Reproduce each line exactly. Skip none.

'''

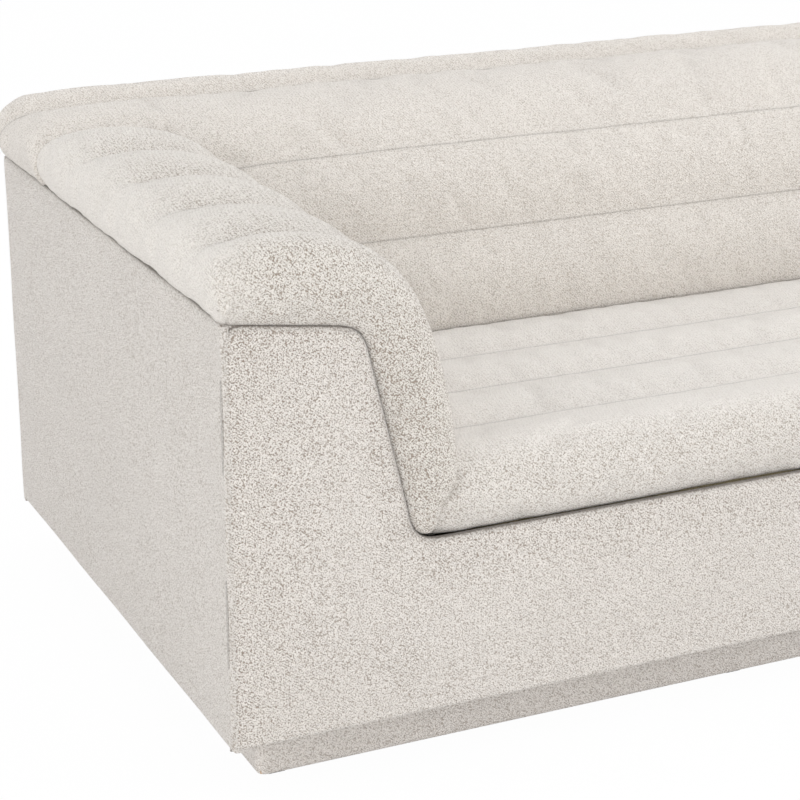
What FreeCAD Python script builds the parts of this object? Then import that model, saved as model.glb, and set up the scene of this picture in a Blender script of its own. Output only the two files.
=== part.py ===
# Tuxedo sofa: channelled pads over arms, back and seat of one height, on a recessed plinth.
# X runs along the sofa, Y from front to rear and Z up. The origin is on the floor, in the middle.

import FreeCAD, Part
import math
import os
import Sketcher
from FreeCAD import Vector

# Driving dimensions in millimetres. Distances along X start at an outer side of the casing, and
# distances along Y at its front, where the names don't say otherwise.
SIZES = {
    # Whole sofa
    "casing_width": 2400,
    "casing_depth": 1000,
    "top_height": 780,
    "plinth_height": 77,
    "plinth_recess": 59,
    "lip_drop": 103,
    "lip_overhang": 25,
    "lip_rise": 28,
    "band_proud": 12,
    "soft_gap": 0.3,
    "arm_clearance": 1,
    "seat_side_gap": 3,
    # Outer line of an arm
    "arm_width": 345,
    "arm_foot_tuck": 4,
    "arm_top_start": 5,
    "arm_top_drop": 10,
    "arm_top_rise": 16,
    "shoulder_run": 144,
    "shoulder_drop": 22,
    "shoulder_rise": 9,
    "shoulder_angle": 25,
    "side_run": 59,
    "side_drop": 105,
    "side_rise": 25,
    "side_angle": 62,
    "arm_band_depth": 113,
    "arm_channels": 4,
    "top_roll_depth": 215,
    "front_round": 22,
    "front_roll_depth": 28.6,
    # Seam of the front cover
    "seam_corner": 195,
    "seam_corner_fall": 29,
    "seam_foot": 272,
    "seam_round": 17,
    "seam_round_rise": 4.25,
    "seam_foot_round": 25,
    "seam_foot_rise": 6.5,
    "seam_gap": 0.5,
    # Seat
    "seat_height": 452,
    "seat_depth": 540,
    "seat_lip_height": 336,
    "seat_lip_rise": 14,
    "seat_nose": 8,
    "seat_roll_start": 20,
    "seat_pitch": 138,
    "seat_pad": 24,
    "foam_edge": 45,
    # Back
    "back_low_run": 60,
    "back_low_share": 0.424,
    "back_low_angle": 26.6,
    "back_high_run": 80,
    "back_high_share": 0.378,
    "back_high_angle": 44.2,
    "back_rise": 18,
    "top_roll_rise": 45,
    "shelf_setback": 64.4,
    "rear_seam_setback": 50,
    "rear_roll_width": 68,
    "rear_roll_rise": 14,
    "rear_nose_rise": 20,
    "rear_overhang": 30,
    "end_slope": 103,
    "end_rise": 3.5,
    "corner_round": 60,
    # Cloth and padding
    "channel_rise": 14,
    "pad": 32,
    "foam": 25,
    "cover": 12,
    "cover_round": 10,
    "plinth_cloth": 4,
    "plinth_round": 9,
    "dust_cloth": 1,
    # Boards and rails
    "board": 4,
    "inner_board": 6,
    "ply": 18,
    "rail": 24,
    "batten": 18,
    "batten_width": 80,
    "deck_height": 300,
    "side_rail_top": 180,
    "arm_rib_place": 400,
    "back_ribs": 4,
    "rib_hole": 50,
    "rib_hole_reach": 100,
    "rib_hole_rise": 40,
    "cross_rail_dip": 50,
    "cross_rail_ledge": 18,
    "cross_rail_place": 300,
    "block": 70,
    "block_height": 40,
    # Webbing
    "web_width": 60,
    "web": 2.5,
    "web_gap": 0.3,
    "web_count": 11,
    "long_web_count": 4,
    "web_margin": 3,
    "web_overlap": 20,
    # Feet
    "glide": 3,
    "glide_width": 24,
    "glide_count": 4,
    "cover_lift": 1,
}

# Where the sections of a lofted channel lie, as shares of its half pitch, of its front roll and of
# the way from its crown to its valley
CHANNEL_STEPS = (-1, -0.8, -0.55, -0.25, 0.25, 0.55, 0.8, 1)
FRONT_STEPS = (0, 0.1, 0.3, 0.6, 1)
CROWN_STEPS = (0, 0.4, 0.7, 1)

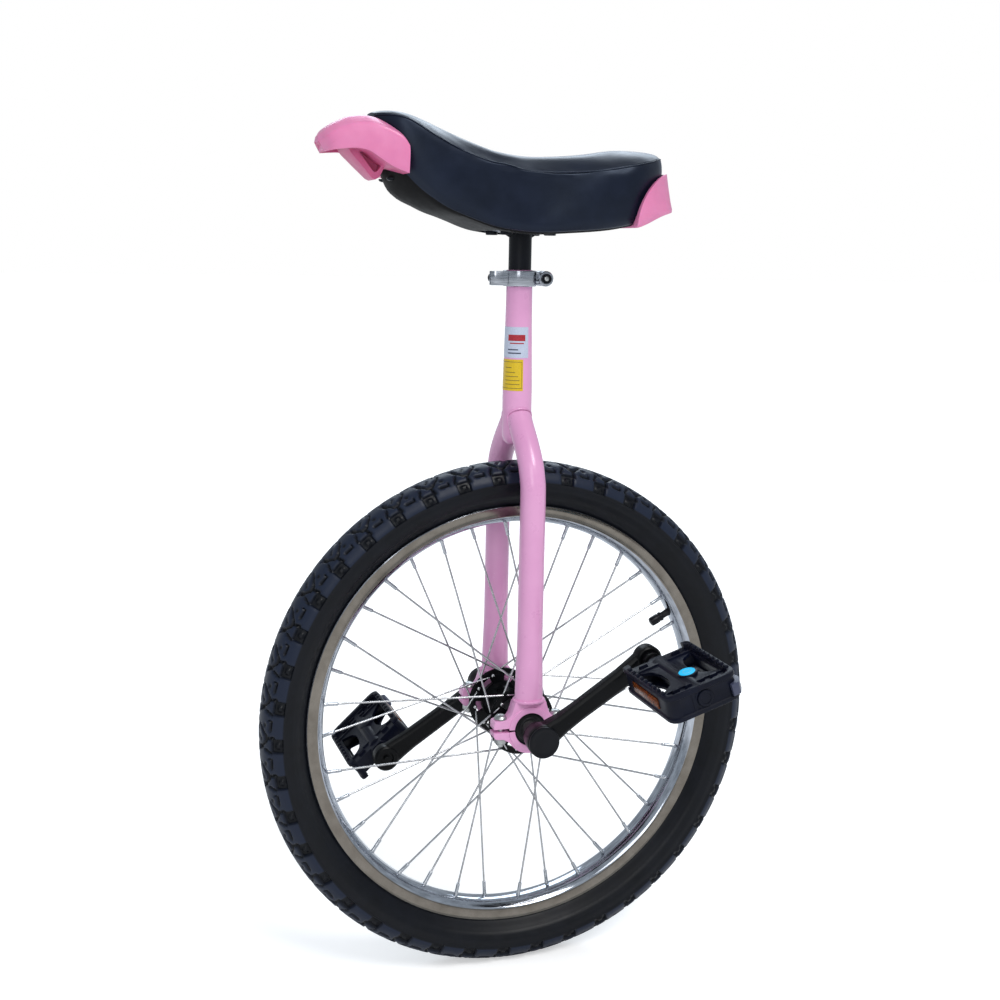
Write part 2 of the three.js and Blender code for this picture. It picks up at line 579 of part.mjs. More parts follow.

'''

# Response for this exercise
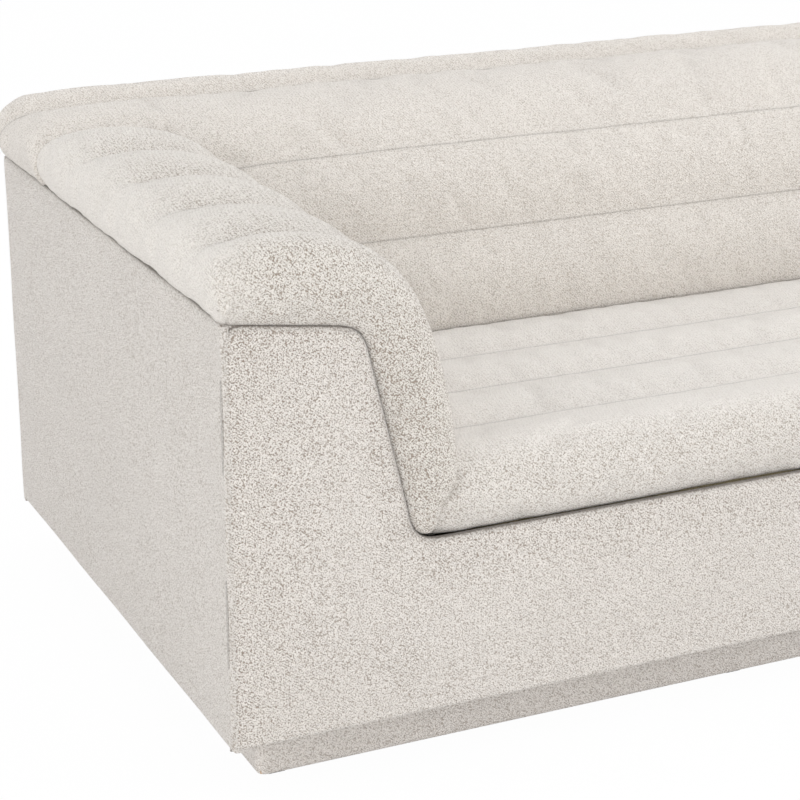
What FreeCAD Python script builds the parts of this object? Then import that model, saved as model.glb, and set up the scene of this picture in a Blender script of its own. Output only the two files.
=== part.py ===
# Tuxedo sofa: channelled pads over arms, back and seat of one height, on a recessed plinth.
# X runs along the sofa, Y from front to rear and Z up. The origin is on the floor, in the middle.

import FreeCAD, Part
import math
import os
import Sketcher
from FreeCAD import Vector

# Driving dimensions in millimetres. Distances along X start at an outer side of the casing, and
# distances along Y at its front, where the names don't say otherwise.
SIZES = {
    # Whole sofa
    "casing_width": 2400,
    "casing_depth": 1000,
    "top_height": 780,
    "plinth_height": 77,
    "plinth_recess": 59,
    "lip_drop": 103,
    "lip_overhang": 25,
    "lip_rise": 28,
    "band_proud": 12,
    "soft_gap": 0.3,
    "arm_clearance": 1,
    "seat_side_gap": 3,
    # Outer line of an arm
    "arm_width": 345,
    "arm_foot_tuck": 4,
    "arm_top_start": 5,
    "arm_top_drop": 10,
    "arm_top_rise": 16,
    "shoulder_run": 144,
    "shoulder_drop": 22,
    "shoulder_rise": 9,
    "shoulder_angle": 25,
    "side_run": 59,
    "side_drop": 105,
    "side_rise": 25,
    "side_angle": 62,
    "arm_band_depth": 113,
    "arm_channels": 4,
    "top_roll_depth": 215,
    "front_round": 22,
    "front_roll_depth": 28.6,
    # Seam of the front cover
    "seam_corner": 195,
    "seam_corner_fall": 29,
    "seam_foot": 272,
    "seam_round": 17,
    "seam_round_rise": 4.25,
    "seam_foot_round": 25,
    "seam_foot_rise": 6.5,
    "seam_gap": 0.5,
    # Seat
    "seat_height": 452,
    "seat_depth": 540,
    "seat_lip_height": 336,
    "seat_lip_rise": 14,
    "seat_nose": 8,
    "seat_roll_start": 20,
    "seat_pitch": 138,
    "seat_pad": 24,
    "foam_edge": 45,
    # Back
    "back_low_run": 60,
    "back_low_share": 0.424,
    "back_low_angle": 26.6,
    "back_high_run": 80,
    "back_high_share": 0.378,
    "back_high_angle": 44.2,
    "back_rise": 18,
    "top_roll_rise": 45,
    "shelf_setback": 64.4,
    "rear_seam_setback": 50,
    "rear_roll_width": 68,
    "rear_roll_rise": 14,
    "rear_nose_rise": 20,
    "rear_overhang": 30,
    "end_slope": 103,
    "end_rise": 3.5,
    "corner_round": 60,
    # Cloth and padding
    "channel_rise": 14,
    "pad": 32,
    "foam": 25,
    "cover": 12,
    "cover_round": 10,
    "plinth_cloth": 4,
    "plinth_round": 9,
    "dust_cloth": 1,
    # Boards and rails
    "board": 4,
    "inner_board": 6,
    "ply": 18,
    "rail": 24,
    "batten": 18,
    "batten_width": 80,
    "deck_height": 300,
    "side_rail_top": 180,
    "arm_rib_place": 400,
    "back_ribs": 4,
    "rib_hole": 50,
    "rib_hole_reach": 100,
    "rib_hole_rise": 40,
    "cross_rail_dip": 50,
    "cross_rail_ledge": 18,
    "cross_rail_place": 300,
    "block": 70,
    "block_height": 40,
    # Webbing
    "web_width": 60,
    "web": 2.5,
    "web_gap": 0.3,
    "web_count": 11,
    "long_web_count": 4,
    "web_margin": 3,
    "web_overlap": 20,
    # Feet
    "glide": 3,
    "glide_width": 24,
    "glide_count": 4,
    "cover_lift": 1,
}

# Where the sections of a lofted channel lie, as shares of its half pitch, of its front roll and of
# the way from its crown to its valley
CHANNEL_STEPS = (-1, -0.8, -0.55, -0.25, 0.25, 0.55, 0.8, 1)
FRONT_STEPS = (0, 0.1, 0.3, 0.6, 1)
CROWN_STEPS = (0, 0.4, 0.7, 1)

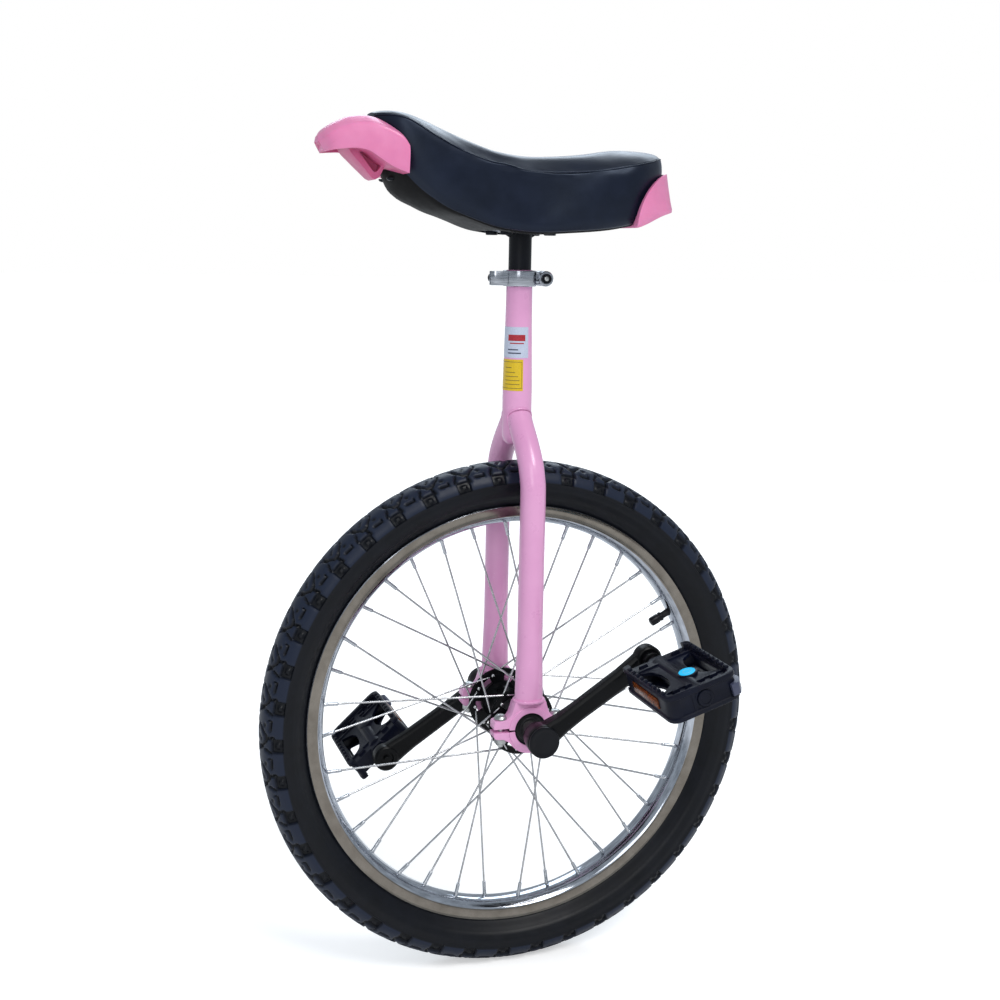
Write part 2 of the three.js and Blender code for this picture. It picks up at line 579 of part.mjs. More parts follow.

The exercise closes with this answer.